As vivified by the combined (and, with a change of political personnel, more harmonious) efforts of the Lord Chancellor and the senior judiciary, there's no room for complacency if the UK courts are to remain a global litigation destination of choice. The importance of this to UK plc (even absent what Mr Justice Popplewell called today “the shadow of Brexit ”) underpins the proposed Part 31 reforms.

The GC100 (general counsel and company secretaries to FTSE 100 companies) has rightly flagged the costs of litigating in London, particularly given the obligation to search for and disclose documents which adversely affect a party’s case. It's a truism that, in the abstract, disclosure in big ticket litigation is (too) expensive. That said, as noted above, accessing the other side's ‘bad docs’ can be a key factor in why parties choose to litigate in London, over other jurisdictions and other forms of dispute resolution. And it would have been wrong for the commitment to ‘truth finding’ in our litigation process to have been sacrificed on the altar of cost-saving.
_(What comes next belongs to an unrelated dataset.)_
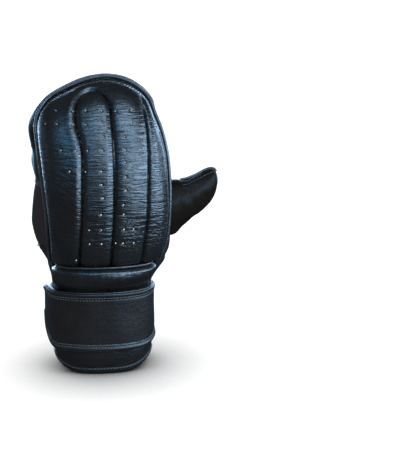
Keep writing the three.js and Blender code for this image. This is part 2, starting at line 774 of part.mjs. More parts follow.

Indeed, speaking on the same panel today as Lady Justice Gloster, Mr Justice Knowles emphasised “the importance of disclosure in the search for truth ”.

At the moment, there is no evidence as to whether the proposed rule changes will reduce costs in reality whilst maintaining these advantages. It's crucial that the pilot process sets out criteria against which the success or otherwise of the proposed changes can be meaningfully measured.

What’s next?

The DWG expects the two year pilot period to begin in spring 2018. Lady Justice Gloster confirmed today that we are now in a four month period of further feedback and training on the new rules. 

There is no one size fits all for litigation disclosure in England and Wales and achieving a successful framework for it is made harder by the number of interested parties, and conflicting views about exactly what disclosure should do. The jury's out on whether the reforms will manage to please most of the litigants most of the time.